Torrential rains and floods have badly damaged a large part of the rice crop in Orissa but have spared the country's second-largest aluminium firm, officials said on Friday.

"Our operations are not affected," P. Parvathisem, chairman of National Aluminium Co, said.

The floods, triggered by unusually heavy monsoon rains in Orissa and upstream areas in neighbouring states, also forced authorities to release water from the massive Hirakud dam, the longest in the world.

The floods have washed away 4,000 houses, damaged 18,000 homes and affected six million people in the state, which was savaged by a cyclone two years ago.

Orissa normally produces around five million tonnes of rice each year.

The rice crop on the coast, where about 40 per cent of the state's rice is grown, were damaged, an official of the Central Rice Research Institute of the union agriculture ministry said.

"According to the available information, about 355,000 hectares of crop area in the state has been damaged," an official of the National Disaster Management cell of the union agriculture ministry said from Delhi.

Orissa grows about 10 per cent of the 45 million hectares under rice in the country, and contributes 5.8 per cent of the total annual production of 86 million tonnes.

Rice is the main winter-harvest crop of the state.

Ved Prakash Aggarwal, Orissa state minister for food supplies and consumer welfare, said rice crop worth Rs 5 billion were probably damaged.

"Crop survival chances are hardly five to 10 per cent in these areas," the CRRI official said, adding farmers would have to replant the crop.

Sowing in low-lying coastal Orissa was completed in June.

Only 10-20 per cent of the rest of the rice growing areas of the state had been sowed, he said.

"These areas are drought-prone and rice sowing is normally completed by mid-August," the CRRI official said, adding that this season, there has been adequate rainfall.

Monsoon rains in Orissa have been unusually heavy this year. The state received 822 mm of rain between June 1 and July 18, almost double the normal level for the period.

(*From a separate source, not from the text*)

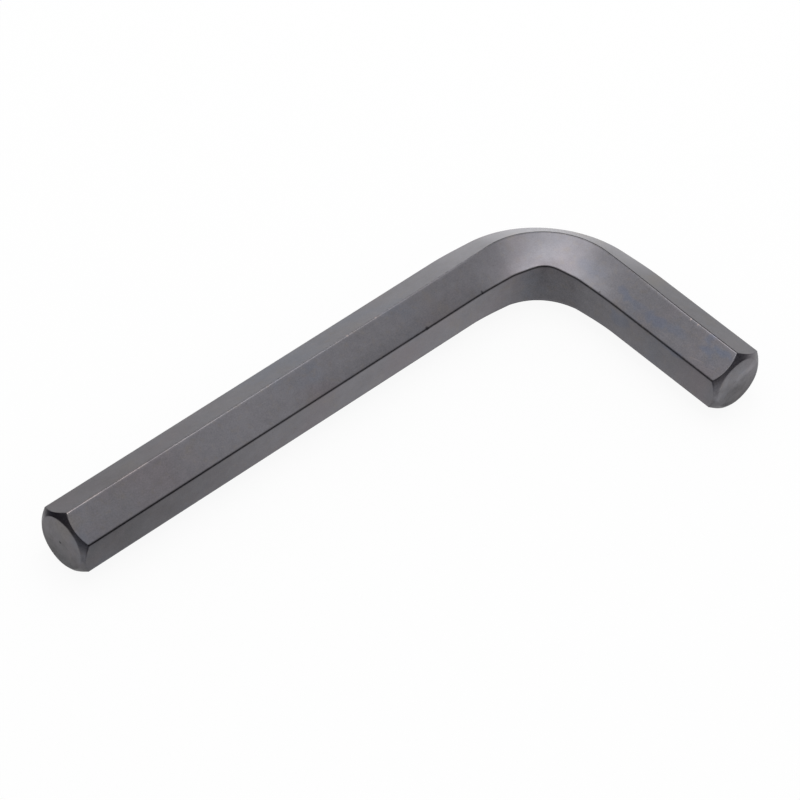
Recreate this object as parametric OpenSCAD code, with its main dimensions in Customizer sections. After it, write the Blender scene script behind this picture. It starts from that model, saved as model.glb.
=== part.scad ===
// Hex key: one length of hexagon bar bent to a right angle, with a turned
// chamfer at each tip. All sizes are in mm, +Z is up and the key lies flat.
//
// The long arm runs along -X and the short arm along -Y. The bar's corners
// point up and down, so a flat faces the inside of the bend and another the
// outside, and the key lies on the lowest edge of the bar.

/* [Bar] */
// Size of the key, measured across the flats of the bar
across_flats = 17; // [5:0.5:36]
// Radius of the bar's long edges
edge_radius = 0.6; // [0.1:0.05:1.5]

/* [Arms] */
// Long arm, from the outside of the bend to its tip
long_arm = 177; // [100:1:400]
// Short arm, from the outside of the bend to its tip
short_arm = 80; // [74:1:200]

/* [Bend] */
// Radius of the bend at the middle of the bar
bend_radius = 21.8; // [18:0.1:60]
// Straight bar on each side of the bend that is strained along with it
bend_reach = 13; // [2:0.5:20]
// How far the inner edges spread apart through the bend, each way
inner_spread = 1.15; // [0:0.05:3]
// How far the inner flat is pushed towards the inside of the bend
inner_push = 1.9; // [0:0.05:3]
// How much bar is drawn away at the outside of the bend
outer_draw = 1.3; // [0:0.1:3]
// How far the outer edges close up at the middle of the bend, each way
outer_pinch = 0.65; // [0:0.05:3]
// How far the top and bottom edges drift outwards along the short arm
ridge_drift = 0.5; // [0:0.1:2]
// Where they drift most, from the middle of the bend
ridge_place = 20; // [5:1:30]

/* [Fold] */
// Bar on each side of the bend's middle that is taken into the fold there
fold_reach = 16; // [5:1:24]
// How far the inner flat falls back at the fold, from where the bend pushed it
fold_back = 1.0; // [0:0.05:2]
// How much further the inner edges spread apart at the fold, each way
fold_spread = 0.4; // [0:0.05:2]

/* [Tips] */
// Diameter of the flat face that the turned chamfer leaves
tip_face_d = 15.1; // [4:0.1:34]
// Length of the chamfer along a corner of the bar
chamfer_length = 1.85; // [0.5:0.05:5]

/* [Quality] */
// Rings of points from one end of the strained bar to the other
bend_rings = 65; // [17:2:81]
// Straight steps round each rounded edge
edge_steps = 4; // [2:1:8]

/* [Hidden] */

OXIDE = [0.28, 0.28, 0.30];

half_flats = across_flats / 2;
half_corners = half_flats / cos(30);
half_edge = half_corners / 2;
// A rounded edge stands this much nearer the middle of the bar than a sharp one.
edge_inset = edge_radius * (1 / cos(30) - 1);
// The bar's axis lies at this height when its lowest edge touches the ground.
axis_height = half_corners - edge_inset;

// The two arms' axes cross here, which puts the origin under the middle of the key.
cross_x = long_arm / 2 - half_flats;
cross_y = short_arm / 2 - half_flats;

// Distances along the bar from the middle of the bend, negative on the long arm.
half_arc = bend_radius * PI / 4;
half_strained = half_arc + bend_reach;
ridge_reach = 30;
drift_end = ridge_place + ridge_reach;
// Each arm starts this far from the crossing, and the bend overlaps it by lap.
long_start = bend_radius + bend_reach;
short_start = bend_radius + drift_end - half_arc;
lap = 2;
// Half of the rings lie on each side of the bend's middle, so that one is on the fold.
half_rings = (bend_rings - 1) / 2;

// A smooth hump: 1 at zero, falling to 0 at -1 and at 1.
function hump(t) = pow(1 - pow(min(1, abs(t)), 2), 2);

// A narrower hump of the same reach.
function crest(t) = pow(hump(t), 2);

// Where the bend moves section point p, which is [outward, up], at distance d.
function strained(p, d) = let (
    strain = hump(d / half_strained),
    fold = crest(d / fold_reach),
    drift = hump((d - ridge_place) / ridge_reach),
    push = strain * inner_push - fold * fold_back,
    spread = strain * inner_spread + fold * fold_spread,
    inner = max(0, -p.x / half_flats),
    outer = max(0, p.x / half_flats),
    side = max(-1, min(1, p.y / half_edge))
) [
    p.x - inner * push - outer * strain * outer_draw + drift * (1 - inner - outer) * ridge_drift,
    p.y + side * (inner * spread - outer * strain * outer_pinch)
];

function unit(v) = v / norm(v);

// Points of an edge_radius arc that rounds corner p between neighbours a and b.
function rounded(a, p, b) = let (
    to_a = unit(a - p),
    to_b = unit(b - p),
    half_angle = acos(to_a * to_b) / 2,
    centre = p + unit(to_a + to_b) * edge_radius / sin(half_angle),
    out = unit(p - centre),
    side = [-out.y, out.x]
) [
    for (i = [0:edge_steps])
        let (turn = (90 - half_angle) * (2 * i / edge_steps - 1))
            centre + edge_radius * (out * cos(turn) + side * sin(turn))
];

// Outline of the straight bar, each point as [outward, up].
function section() = let (
    c = [for (i = [0:5]) half_corners * [cos(30 + 60 * i), sin(30 + 60 * i)]]
) [
    for (i = [0:5]) each rounded(c[(i + 5) % 6], c[i], c[(i + 1) % 6])
];

// Places a section point of the bar at distance d from the middle of the bend.
function placed(p, d) = let (
    on_arc = max(-half_arc, min(half_arc, d)),
    turn = 45 * (1 + on_arc / half_arc),
    past = abs(d) - abs(on_arc),
    r = bend_radius + p.x
) [
    cross_x - bend_radius + r * sin(turn) - (d < 0 ? past : 0),
    cross_y - bend_radius + r * cos(turn) - (d > 0 ? past : 0),
    axis_height + p.y
];

// The bar's section, swept round the bend and strained on the way.
module bend() {
    stations = [
        -half_strained - lap,
        for (i = [-half_rings:half_rings]) (i < 0 ? half_strained : drift_end) * i / half_rings,
        drift_end + lap
    ];
    rings = [for (d = stations) [for (p = section()) placed(strained(p, d), d)]];
    n = len(rings[0]);
    last = len(rings) - 1;
    walls = [
        for (k = [0:last - 1], i = [0:n - 1])
            let (a = k * n + i, b = k * n + (i + 1) % n)
                each [[a, b + n, b], [a, a + n, b + n]]
    ];
    caps = [[for (i = [0:n - 1]) i], [for (i = [n - 1:-1:0]) last * n + i]];
    polyhedron([for (ring = rings) each ring], concat(walls, caps));
}

// Straight bar of the given length, from the origin along +Z.
module straight_bar(length) {
    linear_extrude(length) polygon(section());
}

// What the lathe takes off a tip whose face is at the origin, with the bar below it.
module chamfer_cut() {
    clear = 1;
    slope = (half_corners - tip_face_d / 2) / chamfer_length;
    rotate_extrude($fn = 120)
        polygon([
            [tip_face_d / 2 - clear * slope, clear],
            [half_corners + clear * slope, -chamfer_length - clear],
            [half_corners + clear * slope, clear]
        ]);
}

// The long arm's tip, facing -X.
module at_long_tip() {
    translate([-long_arm / 2, cross_y, axis_height]) rotate([90, 0, -90]) children();
}

// The short arm's tip, facing -Y.
module at_short_tip() {
    translate([cross_x, -short_arm / 2, axis_height]) rotate([90, 0, 0]) children();
}

// An arm as seen from its tip: bar below the origin, with its corners turned off.
module arm(length) {
    difference() {
        translate([0, 0, -length]) straight_bar(length);
        chamfer_cut();
    }
}

module hex_key() {
    color(OXIDE) {
        bend();
        at_long_tip() arm(long_arm - half_flats - long_start);
        at_short_tip() arm(short_arm - half_flats - short_start);
    }
}

hex_key();
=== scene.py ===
"""Hex key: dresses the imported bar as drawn, bent and blackened steel.

The bar is rebuilt as one fine mesh by a Geometry Nodes tree that works as the
real key is made: a hexagon bar, turned at both tips, then bent so that its
section strains. Its sizes are those of the part's source, with fine forms that
the source leaves out. Lengths are in metres.
"""

import logging
import math
from dataclasses import dataclass, field
from enum import Enum
from typing import Optional, Union

import bpy
from mathutils import Matrix, Vector


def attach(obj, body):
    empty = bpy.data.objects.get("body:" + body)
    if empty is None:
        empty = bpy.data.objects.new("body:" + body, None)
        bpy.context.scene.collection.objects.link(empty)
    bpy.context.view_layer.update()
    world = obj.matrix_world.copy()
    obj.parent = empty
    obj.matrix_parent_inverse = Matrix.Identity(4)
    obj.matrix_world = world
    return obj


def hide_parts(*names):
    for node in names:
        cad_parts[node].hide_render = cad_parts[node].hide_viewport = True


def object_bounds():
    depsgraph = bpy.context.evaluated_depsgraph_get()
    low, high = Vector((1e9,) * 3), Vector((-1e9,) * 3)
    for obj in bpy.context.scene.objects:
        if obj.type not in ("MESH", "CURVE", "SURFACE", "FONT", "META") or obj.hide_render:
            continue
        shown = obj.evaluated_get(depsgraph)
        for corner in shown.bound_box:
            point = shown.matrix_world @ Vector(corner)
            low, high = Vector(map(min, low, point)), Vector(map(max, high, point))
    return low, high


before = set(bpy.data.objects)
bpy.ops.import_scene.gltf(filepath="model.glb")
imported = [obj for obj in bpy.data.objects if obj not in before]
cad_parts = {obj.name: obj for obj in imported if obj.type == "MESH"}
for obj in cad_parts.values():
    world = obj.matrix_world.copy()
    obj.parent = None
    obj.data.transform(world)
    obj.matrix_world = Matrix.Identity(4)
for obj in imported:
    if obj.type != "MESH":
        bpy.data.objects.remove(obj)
CAD_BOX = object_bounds()

log = logging.getLogger("hex_key")

MM = 0.001
# A hexagon's width across its flats, as a share of its width across its corners.
FLATS_TO_CORNERS = math.cos(math.pi / 6)

Colour = tuple[float, float, float]
Place = tuple[float, float]
Span = tuple[float, float]


# Node trees


@dataclass(frozen=True)
class Field:
    """A value of a node tree that may change over the surface.

    Sums and products of fields add the nodes that work them out.
    """

    graph: "Graph"
    socket: bpy.types.NodeSocket

    def __add__(self, other: "Number") -> "Field":
        """Sum of this and another number."""
        return self.graph.math("ADD", self, other)

    def __radd__(self, other: "Number") -> "Field":
        """Sum of another number and this."""
        return self.graph.math("ADD", other, self)

    def __sub__(self, other: "Number") -> "Field":
        """This less another number."""
        return self.graph.math("SUBTRACT", self, other)

    def __rsub__(self, other: "Number") -> "Field":
        """Another number less this."""
        return self.graph.math("SUBTRACT", other, self)

    def __mul__(self, other: "Number") -> "Field":
        """Product of this and another number."""
        return self.graph.math("MULTIPLY", self, other)

    def __rmul__(self, other: "Number") -> "Field":
        """Product of another number and this."""
        return self.graph.math("MULTIPLY", other, self)

    def __truediv__(self, other: "Number") -> "Field":
        """This over another number."""
        return self.graph.math("DIVIDE", self, other)

    def __neg__(self) -> "Field":
        """This with its sign changed."""
        return self.graph.math("MULTIPLY", self, -1.0)


Number = Union[Field, float, int]


class Graph:
    """A node tree, with short ways to add nodes and to join their sockets."""

    def __init__(self, tree: bpy.types.NodeTree) -> None:
        """Keeps the tree that the nodes go into."""
        self.tree = tree

    def node(self, kind: str, **settings: object) -> bpy.types.Node:
        """Adds a node.

        Args:
            kind: Blender's name for the kind of node.
            settings: properties of the node to set.

        Returns:
            The new node.
        """
        made = self.tree.nodes.new(kind)
        for name, value in settings.items():
            setattr(made, name, value)
        return made

    def plug(self, socket: bpy.types.NodeSocket, value: object) -> None:
        """Joins a field to an input socket, or writes a constant on it.

        Args:
            socket: the input socket.
            value: the field or the constant.
        """
        if isinstance(value, Field):
            self.tree.links.new(value.socket, socket)
        else:
            socket.default_value = value

    def out(self, node: bpy.types.Node, name: Union[str, int] = 0) -> Field:
        """A node's output socket as a field."""
        return Field(self, node.outputs[name])

    def math(self, operation: str, *values: Number) -> Field:
        """Adds a Math node.

        Args:
            operation: the node's operation, such as ADD.
            values: one to three inputs.

        Returns:
            The node's result.
        """
        made = self.node("ShaderNodeMath", operation=operation)
        for socket, value in zip(made.inputs, values):
            self.plug(socket, value)
        return self.out(made)

    def clamp(self, value: Number, low: Number = 0.0, high: Number = 1.0) -> Field:
        """A value kept between two limits."""
        return self.math("MINIMUM", self.math("MAXIMUM", value, low), high)

    def ramp(self, value: Number, start: Number, end: Number) -> Field:
        """A smooth step that is 0 at start and 1 at end.

        Args:
            value: the number that is stepped.
            start: where the step begins.
            end: where it is complete.

        Returns:
            The step.
        """
        made = self.node("ShaderNodeMapRange", interpolation_type="SMOOTHSTEP")
        self.plug(made.inputs["Value"], value)
        self.plug(made.inputs["From Min"], start)
        self.plug(made.inputs["From Max"], end)
        return self.out(made)

    def fade(self, value: Number, full: Number, none: Number) -> Field:
        """A smooth step that is 1 at full and 0 at none, the higher of the two."""
        return 1.0 - self.ramp(value, full, none)

    def vector(self, x: Number, y: Number, z: Number = 0.0) -> Field:
        """A vector from three numbers.

        Args:
            x: its first number.
            y: its second.
            z: its third.

        Returns:
            The vector.
        """
        made = self.node("ShaderNodeCombineXYZ")
        for socket, value in zip(made.inputs, (x, y, z)):
            self.plug(socket, value)
        return self.out(made)

    def split(self, value: Field) -> tuple[Field, Field, Field]:
        """The three numbers of a vector.

        Args:
            value: the vector.

        Returns:
            Its three numbers.
        """
        made = self.node("ShaderNodeSeparateXYZ")
        self.plug(made.inputs[0], value)
        return self.out(made, 0), self.out(made, 1), self.out(made, 2)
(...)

"The state is facing a huge crisis. It will be the worst-ever flooding in the history of the state," special relief commissioner H K Panda said.

Nalco operations normal

Nalco continued its production activities and transportation of raw materials and finished goods despite the floods.

The state-run firm operates an 800,000-tonnes-a-year alumina plant at the mineral-rich town of Damanjodi and an aluminium smelter with 230,000 tonnes-per-annum production capacity at Angul, both in Orissa.

A senior Nalco official said Damanjodi is a hilly area and was not flooded. The Angul smelter was also operating as usual.

But the firm could face a problem in transporting goods if the national highways were closed off, he said. "Till today, the highways passing through Orissa have not been closed."